Monday, April 7, 2014

Rudloes to receive national award for wetland protection and education

The Environmental Law Institute has named Jack and the late, Anne Rudloe of the Gulf Specimen Marine Lab in Panacea as recipients of the National Wetlands Award for Education and Outreach. 

Since 1989, the National Wetlands Awards program has honored individuals who have demonstrated extraordinary effort in wetland conservation, research, or education.

The Rudloes have led the push for legislative protections throughout Florida and have helped protect more than 35,000 acres of marine habitat. 

Their work is cited in nearly 100 scholarly articles for wetlands research and they have helped educate more than a quarter of a million people including thousands of school-age children on the importance of wetlands through Gulf Specimen Marina Lab education center and aquarium,

The Rudloes be honored at a ceremony in May in Washington, D.C..

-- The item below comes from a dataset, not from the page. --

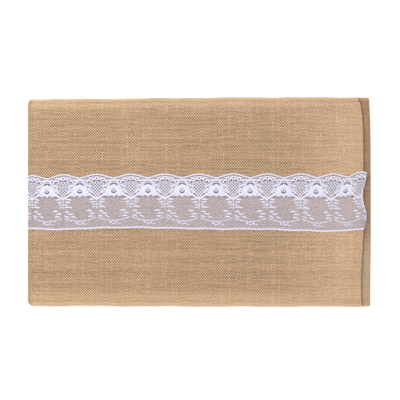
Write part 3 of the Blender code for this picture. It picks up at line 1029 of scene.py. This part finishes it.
def stitch_shape():
    """One stitch, 1 long, 1 wide and 1 high: a rounded bar, thin where it dives into the cloth."""
    along = np.array([-0.5, -0.34, 0.0, 0.34, 0.5])[:, None]
    size = np.array([0.30, 0.85, 1.0, 0.85, 0.30])[:, None]
    turn = np.radians(np.arange(0, 360, 60))
    across, up = 0.5 * size * np.cos(turn), 0.5 * size * np.sin(turn) + 0.5 * (size - 1) * 0.8
    points = np.stack(np.broadcast_arrays(along, across, up), -1)
    cap = np.array([[0, 1, 2, 3], [0, 3, 4, 5]])
    last = cap + len(turn) * (len(along) - 1)
    quads = np.concatenate([tube_quads(len(along), len(turn)), cap[:, ::-1], last])
    return outward(points.reshape(-1, 3), quads)


def stitch_row(name, node, half, centres, fixed, depth, arc, lengthwise, material):
    """A row of stitches with their middles at the centres, along the strip or across it, each a
    little off its line and askew. depth is one number or a function of the place along the row."""
    shape, faces = stitch_shape()
    count = len(centres)
    wobble = rng.normal(0, 0.00009, (count, 1))
    skew = rng.normal(0, 0.05, (count, 1))
    along = centres[:, None] + shape[None, :, 0] * STITCH_LENGTH
    side = fixed + wobble + (shape[None, :, 1] + skew * shape[None, :, 0]) * STITCH_WIDTH
    q, y = (along, side) if lengthwise else (half * side, along)
    base = depth(q) if callable(depth) else depth
    points = on_strip(q, y, base + shape[None, :, 2] * STITCH_HEIGHT, arc)
    uv = np.stack(np.broadcast_arrays(q, y), -1).reshape(-1, 2)
    quads = copies(faces, count, len(shape))
    piece = make_piece(name, points.reshape(-1, 3), quads, uv, material)
    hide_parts(node)
    return piece


def lengthwise_row(row, seam_y, thread_kind, depth, material, stop):
    """The three stretches of a row that runs the length of the strip, up to stop before its
    ends."""
    level = depth if not callable(depth) else float(depth(np.array(0.0)))
    arc = math.pi / 2 * level
    for half in (LOWER, 0, UPPER):
        name = NAMES.get(half, "fold")
        if half:
            reach = END_X[half] - FOLD_X - stop
            count = int(reach / STITCH_PITCH)
            centres = half * (arc + (np.arange(count) + 0.5) * reach / count)
        else:
            count = max(1, round(2 * arc / STITCH_PITCH))
            centres = arc * (2 * (np.arange(count) + 0.5) / count - 1)
        node = f"{row}_{thread_kind}_thread_{name}"
        name = f"{row}_{thread_kind}_stitches_{name}"
        piece = stitch_row(name, node, half, centres, seam_y, depth, arc, True, material)
        place_piece(piece, half)


LACE_NEEDLE, HEM_NEEDLE, END_NEEDLE = LACE_IN + 0.00055, CLOTH_OUT + 0.00002, CLOTH_OUT + 0.00005
CLOTH_BOBBIN, HEM_BOBBIN, END_BOBBIN = CLOTH_IN - 0.00015, HEM_IN - 0.00012, HEM_IN - 0.0001
LACE_STOP, STOP = 0.0035, 0.0015  # how far before the cloth's end a row stops


def behind_lace(q):
    """A bobbin thread's depth: on the cloth's wrong side, and on the end hem once it is there."""
    hem_starts = np.where(q > 0, END_HEM_X[UPPER], END_HEM_X[LOWER])
    return np.where(FOLD_X + np.abs(q) > hem_starts, HEM_BOBBIN, CLOTH_BOBBIN)


for row in ("scallop_seam", "cord_seam"):
    at = middle_y(f"{row}_needle_thread_upper")
    lengthwise_row(row, at, "needle", LACE_NEEDLE, lace_thread, LACE_STOP)
    lengthwise_row(row, at, "bobbin", behind_lace, lace_thread, STOP)
for row in ("far_hem", "near_hem"):
    at = middle_y(f"{row}_needle_thread_upper")
    lengthwise_row(row, at, "needle", HEM_NEEDLE, hem_thread, STOP)
    lengthwise_row(row, at, "bobbin", HEM_BOBBIN, hem_thread, STOP)
for half in (LOWER, UPPER):
    low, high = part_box(f"end_hem_needle_thread_{NAMES[half]}")
    for kind, depth in (("needle", END_NEEDLE), ("bobbin", END_BOBBIN)):
        arc = math.pi / 2 * depth
        fixed = arc + (low.x + high.x) / 2 - FOLD_X
        count = int((high.y - low.y) / STITCH_PITCH)
        centres = low.y + (np.arange(count) + 0.5) * (high.y - low.y) / count
        name = f"end_hem_{kind}_stitches_{NAMES[half]}"
        node = f"end_hem_{kind}_thread_{NAMES[half]}"
        piece = stitch_row(
            name, node, half, centres, fixed, depth, arc, False, hem_thread
        )
        place_piece(piece, half)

And if winning a national award wasn't enough - Jack Rudloe now has a new species of Box Jellyfish named after him.

The jellyfish is the Chiropsella rudloei – it spawns in the wetland habitat of mangrove swamps. 


The jellyfish was collected by Jack Rudloe during an International Indian Ocean Expedition in Madagascar in the early 1960's but was only recently catalogued through the  Smithsonian National Museum of Natural History.